§ Task
Copy verbatim the material from its first line to the line that holds "the +X end's place.", including that line.

§ Collected data
- - -
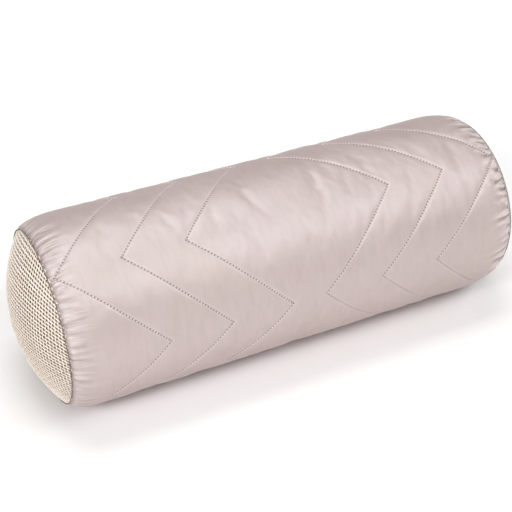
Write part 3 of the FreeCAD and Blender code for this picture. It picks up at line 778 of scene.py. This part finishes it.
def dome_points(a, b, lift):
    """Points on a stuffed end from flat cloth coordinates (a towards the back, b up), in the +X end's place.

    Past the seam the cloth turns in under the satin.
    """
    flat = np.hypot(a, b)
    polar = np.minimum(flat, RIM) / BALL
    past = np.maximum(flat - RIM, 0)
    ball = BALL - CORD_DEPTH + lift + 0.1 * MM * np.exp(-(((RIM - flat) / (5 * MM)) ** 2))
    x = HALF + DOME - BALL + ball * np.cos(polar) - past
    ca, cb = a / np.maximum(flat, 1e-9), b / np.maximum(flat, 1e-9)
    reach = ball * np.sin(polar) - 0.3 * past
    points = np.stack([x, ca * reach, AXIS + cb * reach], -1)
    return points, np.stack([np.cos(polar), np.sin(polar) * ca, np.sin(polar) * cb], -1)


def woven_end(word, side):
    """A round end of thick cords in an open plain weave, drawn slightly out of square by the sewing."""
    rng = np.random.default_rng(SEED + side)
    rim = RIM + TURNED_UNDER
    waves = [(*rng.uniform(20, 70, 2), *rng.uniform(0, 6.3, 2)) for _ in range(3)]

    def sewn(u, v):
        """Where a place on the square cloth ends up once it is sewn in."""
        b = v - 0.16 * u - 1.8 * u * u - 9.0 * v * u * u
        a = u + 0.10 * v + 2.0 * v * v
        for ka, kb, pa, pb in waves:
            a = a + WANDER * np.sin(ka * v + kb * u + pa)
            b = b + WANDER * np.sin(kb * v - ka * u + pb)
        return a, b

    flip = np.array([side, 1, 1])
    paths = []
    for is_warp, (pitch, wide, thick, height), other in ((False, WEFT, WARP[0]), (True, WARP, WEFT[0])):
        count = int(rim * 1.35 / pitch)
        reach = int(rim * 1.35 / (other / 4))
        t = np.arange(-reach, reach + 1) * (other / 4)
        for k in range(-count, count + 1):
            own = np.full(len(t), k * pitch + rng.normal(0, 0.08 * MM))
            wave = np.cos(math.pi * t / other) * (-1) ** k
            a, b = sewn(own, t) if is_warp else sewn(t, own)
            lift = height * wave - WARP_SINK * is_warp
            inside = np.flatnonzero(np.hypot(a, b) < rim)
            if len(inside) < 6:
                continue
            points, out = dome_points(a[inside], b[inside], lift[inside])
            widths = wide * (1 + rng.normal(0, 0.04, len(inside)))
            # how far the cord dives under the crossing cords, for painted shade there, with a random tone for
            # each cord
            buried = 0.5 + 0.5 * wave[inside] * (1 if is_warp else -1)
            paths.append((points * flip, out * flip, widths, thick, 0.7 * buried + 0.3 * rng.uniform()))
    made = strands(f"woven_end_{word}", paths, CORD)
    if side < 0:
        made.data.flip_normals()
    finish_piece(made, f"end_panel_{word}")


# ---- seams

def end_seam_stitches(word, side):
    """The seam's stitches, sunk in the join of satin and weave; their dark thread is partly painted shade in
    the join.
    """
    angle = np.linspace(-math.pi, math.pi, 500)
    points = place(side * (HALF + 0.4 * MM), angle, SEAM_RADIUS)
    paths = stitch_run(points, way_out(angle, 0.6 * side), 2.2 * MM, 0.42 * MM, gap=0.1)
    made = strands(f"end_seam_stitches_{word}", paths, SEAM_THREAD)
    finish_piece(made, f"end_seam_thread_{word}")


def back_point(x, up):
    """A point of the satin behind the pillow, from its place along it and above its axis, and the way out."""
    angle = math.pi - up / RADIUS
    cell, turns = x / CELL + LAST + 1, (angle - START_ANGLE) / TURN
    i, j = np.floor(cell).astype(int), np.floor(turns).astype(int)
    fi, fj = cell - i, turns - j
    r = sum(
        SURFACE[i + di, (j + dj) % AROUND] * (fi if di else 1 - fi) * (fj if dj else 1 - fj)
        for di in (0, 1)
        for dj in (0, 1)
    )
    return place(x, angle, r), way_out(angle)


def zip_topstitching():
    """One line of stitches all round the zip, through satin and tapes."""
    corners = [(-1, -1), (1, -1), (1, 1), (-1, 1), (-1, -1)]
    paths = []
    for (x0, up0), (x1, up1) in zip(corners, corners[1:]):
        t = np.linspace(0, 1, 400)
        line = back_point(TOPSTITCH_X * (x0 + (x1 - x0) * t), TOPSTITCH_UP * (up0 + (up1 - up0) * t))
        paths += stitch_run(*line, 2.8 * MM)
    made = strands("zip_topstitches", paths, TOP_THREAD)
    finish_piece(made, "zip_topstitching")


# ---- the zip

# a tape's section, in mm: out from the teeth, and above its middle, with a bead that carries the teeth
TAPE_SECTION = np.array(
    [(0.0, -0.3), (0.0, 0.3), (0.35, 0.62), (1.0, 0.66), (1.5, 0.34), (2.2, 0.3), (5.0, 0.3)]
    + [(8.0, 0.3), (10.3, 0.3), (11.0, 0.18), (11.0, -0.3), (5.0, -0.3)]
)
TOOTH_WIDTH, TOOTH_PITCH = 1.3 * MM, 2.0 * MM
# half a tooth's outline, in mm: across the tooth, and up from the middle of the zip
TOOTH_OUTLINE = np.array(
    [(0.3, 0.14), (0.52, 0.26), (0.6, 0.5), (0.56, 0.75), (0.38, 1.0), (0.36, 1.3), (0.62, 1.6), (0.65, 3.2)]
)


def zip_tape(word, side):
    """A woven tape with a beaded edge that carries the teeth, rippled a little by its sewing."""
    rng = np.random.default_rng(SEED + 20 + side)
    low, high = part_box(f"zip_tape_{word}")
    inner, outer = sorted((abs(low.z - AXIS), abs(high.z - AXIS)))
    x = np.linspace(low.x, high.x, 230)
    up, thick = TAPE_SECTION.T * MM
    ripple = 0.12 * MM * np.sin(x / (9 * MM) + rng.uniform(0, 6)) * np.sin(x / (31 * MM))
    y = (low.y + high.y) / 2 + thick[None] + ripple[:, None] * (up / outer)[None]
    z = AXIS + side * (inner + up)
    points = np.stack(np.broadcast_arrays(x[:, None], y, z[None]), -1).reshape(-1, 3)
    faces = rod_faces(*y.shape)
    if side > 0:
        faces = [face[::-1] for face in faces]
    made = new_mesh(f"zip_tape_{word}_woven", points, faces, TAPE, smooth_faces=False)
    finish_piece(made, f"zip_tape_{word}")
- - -
§ Written reply
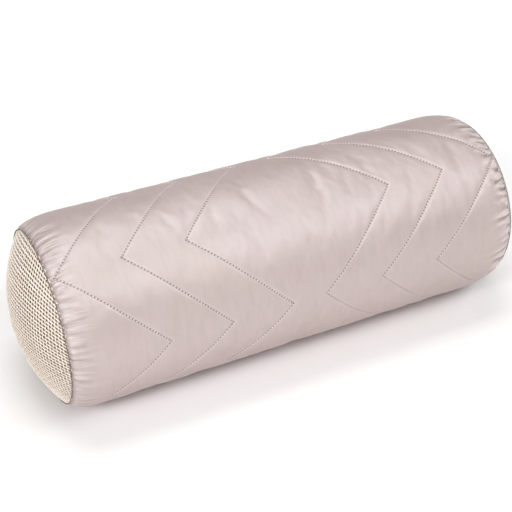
Write part 3 of the FreeCAD and Blender code for this picture. It picks up at line 778 of scene.py. This part finishes it.
def dome_points(a, b, lift):
    """Points on a stuffed end from flat cloth coordinates (a towards the back, b up), in the +X end's place.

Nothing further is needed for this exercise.